Mawat (ماوت; ماوەت) is a village and subdistrict in Sulaymaniyah Governorate in the Kurdistan Region, Iraq. It is located in Mawat District, and serves as the district’s main town, with a population of 1,464 urban residents and 7,235 rural residents. The village is known for its steep and rugged terrain.

== Local economy ==
The main source of income for the population of Mawat is agriculture, supported by the widespread presence of agricultural fields and orchards. However, cross-border smuggling of fuels and other goods also play a pivotal role in the economy, this activity has consequently resulted in environmental impacts upon the Little Zab River.

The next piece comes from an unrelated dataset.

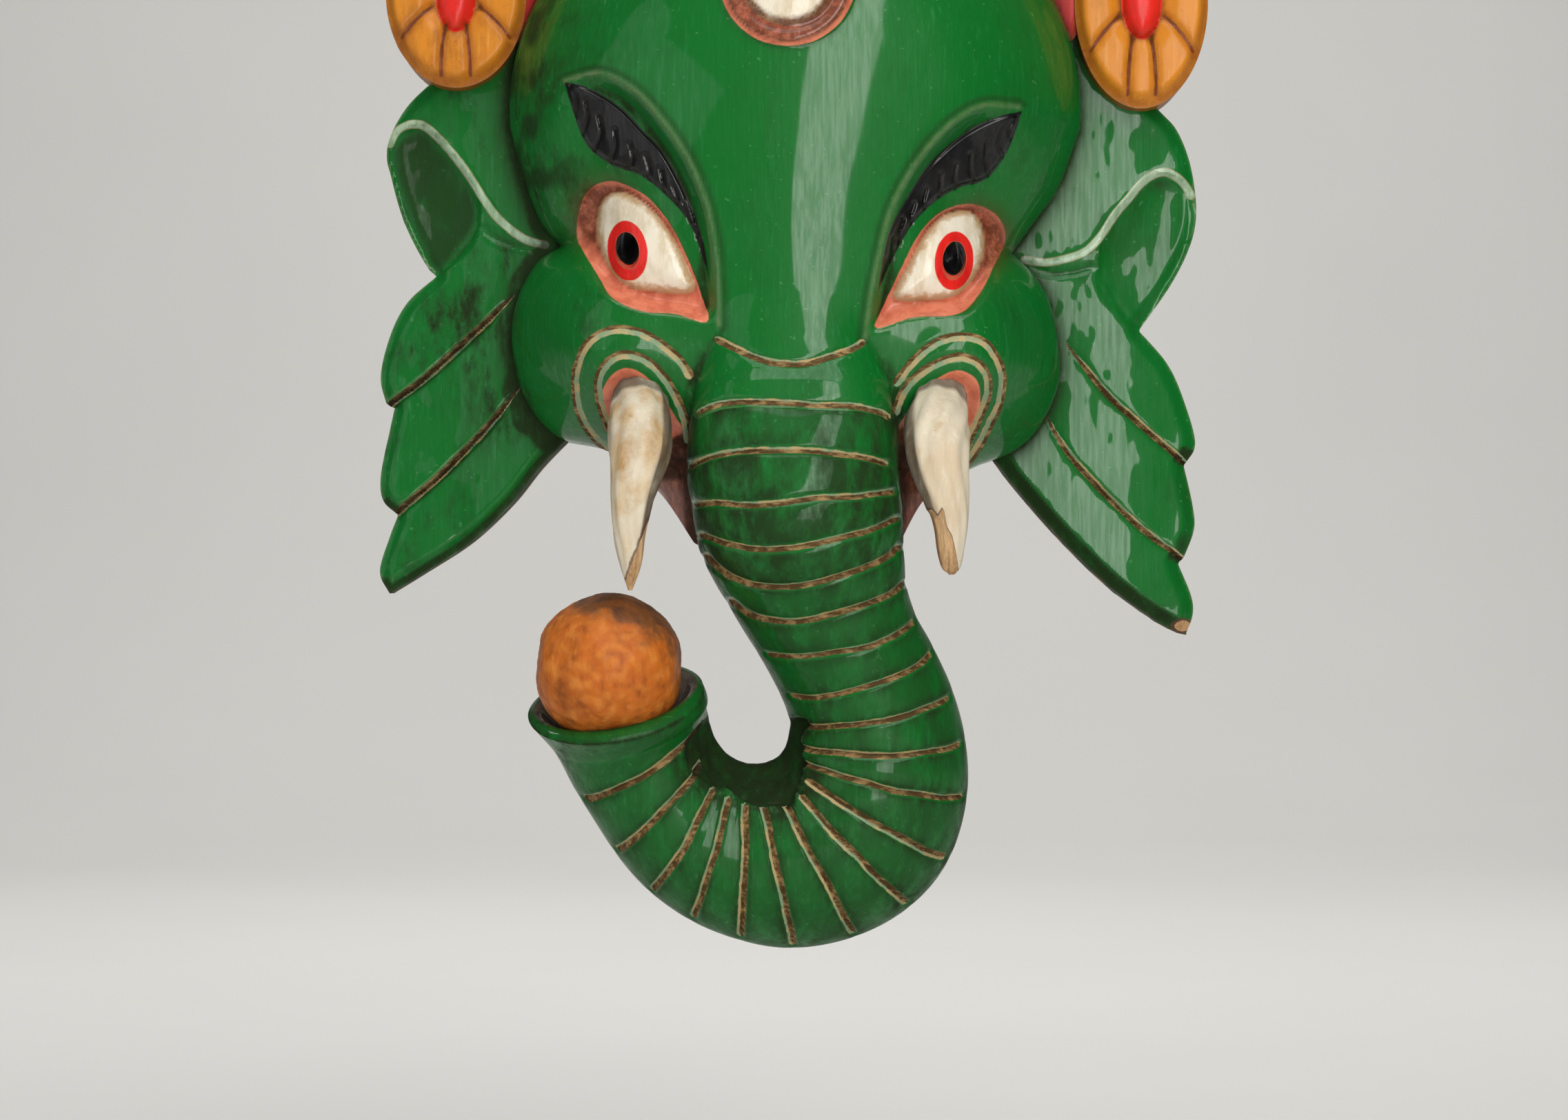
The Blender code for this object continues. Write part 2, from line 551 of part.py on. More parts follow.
def build_trunk():
    rings = [trunk_ring(0), trunk_ring(1)]
    for k in range(FIRST_GROOVE, LAST_GROOVE + 1):
        spacing = float(np.linalg.norm(rib_middle(k + 1)[0] - rib_middle(k - 1)[0])) / 2
        half = GROOVE_WIDTH / UNIT / 2 / spacing
        rings += [trunk_ring(k - half), trunk_ring(k, GROOVE_DEPTH / UNIT), trunk_ring(k + half)]
    rings += [trunk_ring(LAST_GROOVE + 1), trunk_ring(len(TRUNK_RIBS) - 1)]
    side_length = float(np.linalg.norm(CUP_SIDE))
    lip = side_length - CUP_WALL / UNIT
    steepest = math.atan2(lip, BALL_ABOVE_LIP)
    facets = math.cos(math.pi / TRUNK_SIDES) * math.cos(steepest * CUP_FLOOR_SHARE)
    seat = (BALL_RADIUS + FIT_GAP) / UNIT / facets
    flare = math.hypot(lip, BALL_ABOVE_LIP) - seat
    sideways = CUP_SIDE / side_length
    frontways = CUP_FRONT / float(np.linalg.norm(CUP_FRONT))
    for share in np.linspace(1, CUP_FLOOR_SHARE, CUP_SEAT_RINGS):
        angle = steepest * share
        reach = seat + flare * share ** 2
        centre = BALL_CENTRE - CUP_AXIS * reach * math.cos(angle)
        radius = reach * math.sin(angle)
        rings.append([centre + (sideways * math.cos(2 * math.pi * i / TRUNK_SIDES)
                                + frontways * math.sin(2 * math.pi * i / TRUNK_SIDES)) * radius
                      for i in range(TRUNK_SIDES)])
    return swept(rings)


# Tusks: drawn middle, depth in front of the wall and radius, from the seat in the cheek to the tip
TUSKS = {
    "tusk_left": ((-61, -226, 84, 12.2), (-61, -233, 93, 13.2), (-61, -242, 100, 12.9), (-62.3, -252, 104, 11.0),
                  (-64.2, -263, 107, 8.8), (-65.3, -276, 108, 6.8), (-64.8, -289, 107.5, 4.5),
                  (-65, -299.5, 106, 0.9)),
    "tusk_right": ((60.5, -226, 84, 12.0), (59.5, -233, 93, 13.4), (59.8, -242, 100, 13.3),
                   (61.3, -252, 104, 11.8), (63.5, -263, 107, 9.4), (64.8, -273, 108, 7.2),
                   (65.2, -282, 107.5, 5.2), (66.3, -292.5, 106, 1.7)),
}
TUSK_SEAT_TAPER = 0.78
TUSK_SIDES = 14


def tusk_rings(name, clearance=0.0):
    stations = [(*true_place(row[:2], row[2]), row[2], row[3]) for row in TUSKS[name]]
    places = [np.array([x, -depth, z]) for x, z, depth, _ in stations]
    into = places[0] - places[1]
    into = into / np.linalg.norm(into)
    seat = places[0] + into * (TUSK_SEAT_DEPTH + clearance) / UNIT
    places = [seat] + places
    radii = [stations[0][3] * TUSK_SEAT_TAPER] + [row[3] for row in stations]
    rings = []
    for k, place in enumerate(places):
        along = places[min(k + 1, len(places) - 1)] - places[max(k - 1, 0)]
        along = along / np.linalg.norm(along)
        side = np.cross(along, (0, -1.0, 0)) if abs(along[1]) < 0.95 else np.array([1.0, 0, 0])
        side = side - along * float(side @ along)
        side = side / np.linalg.norm(side)
        up = np.cross(side, along)
        radius = radii[k] + clearance / UNIT
        rings.append([place + (side * math.cos(2 * math.pi * j / TUSK_SIDES)
                               + up * math.sin(2 * math.pi * j / TUSK_SIDES)) * radius for j in range(TUSK_SIDES)])
    return rings


def build_ball():
    """The round sweet: hand-shaped, so flattened here and there, never beyond its radius."""
    bm = bmesh.new()
    bmesh.ops.create_icosphere(bm, subdivisions=3, radius=1)
    flats = [Vector(towards).normalized() for towards in
             ((0.2, -1, 0.5), (-0.7, -0.6, 0.1), (0.8, -0.4, 0.2), (0.1, -0.5, -0.9), (-0.4, -0.2, 0.9),
              (0.6, 0.3, 0.8), (-0.8, 0.5, -0.2), (0.5, 0.8, 0.1))]
    for vert in bm.verts:
        direction = vert.co.normalized()
        trimmed = min([1.0] + [0.95 / max(direction.dot(flat), 0.01) for flat in flats])
        vert.co = direction * (trimmed * BALL_RADIUS) + Vector(BALL_CENTRE) * UNIT
    return bm


def hollow_parts():
    """The hollow behind the face: the broad form again, a wall further in."""
    wall = WALL / UNIT
    angles = np.linspace(math.radians(-8), math.radians(188), 22)
    half_width, half_height = DOME_HALF[0] - wall, DOME_HALF[1] - 1.4 * wall
    top = [(DOME_CENTRE[0] + half_width * math.cos(a), DOME_CENTRE[1] + half_height * math.sin(a)) for a in angles]
    low = curve([top[-1], (-80, -162), (-92, -185), (-90, -208), (-60, -224), (0, -226), (60, -226), (88, -210),
                 (90, -186), (80, -164), top[0]], 12)
    outline = joined(top, low)

    def depth_at(x, z):
        reach = inside(x, z, outline)
        form = broad_form(x, z) - EYE_RECESS - LID_STEP - wall
        return np.maximum(form * quarter_round(reach / (edge_radius(z) - 8)), -BACK_STOCK * 0.5)

    return outline, [], depth_at


def bored(centre, half_width, half_height, lean, near, far, count=16):
    """A straight oval hole along Y, from one depth to another."""
    outline = oval(centre, half_width, half_height, count, lean)
    rings = [[(x, -depth, z) for x, z in outline] for depth in (near, far)]
    return swept(rings)


def add_boolean(target, name, operation, operand):
    cut = target.modifiers.new(name, "BOOLEAN")
    cut.operation = operation
    cut.solver = "EXACT"
    cut.object = operand


painted = material("painted_wood", (0.012, 0.14, 0.030), 0.28)
cream = material("cream_paint", (0.62, 0.56, 0.44), 0.5)
orange = material("orange_paint", (0.55, 0.17, 0.025), 0.5)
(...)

== History and Conflicts ==
During the Iran Iraq War, the town came under key military operations such Operation Karbala 10, where Iranian and PUK forces advanced in Sulaymaniyah and captured areas around Mawat. The area was heavily mined during this conflict.

Following the war, the PKK began operations in the area due to its mountainous environment and its proximity to both Turkey and Iran. This has resulted in a period of Turkish air strikes in the region aimed at combatting the PKK presence.

== Ecology and Conservation ==
Nature  Iraq’s Key Biodiversity Area report on Mawat highlights its ecological importance within the Zagros landscape, noting moderate grazing, native plant communities, and the need for habitat protection measures.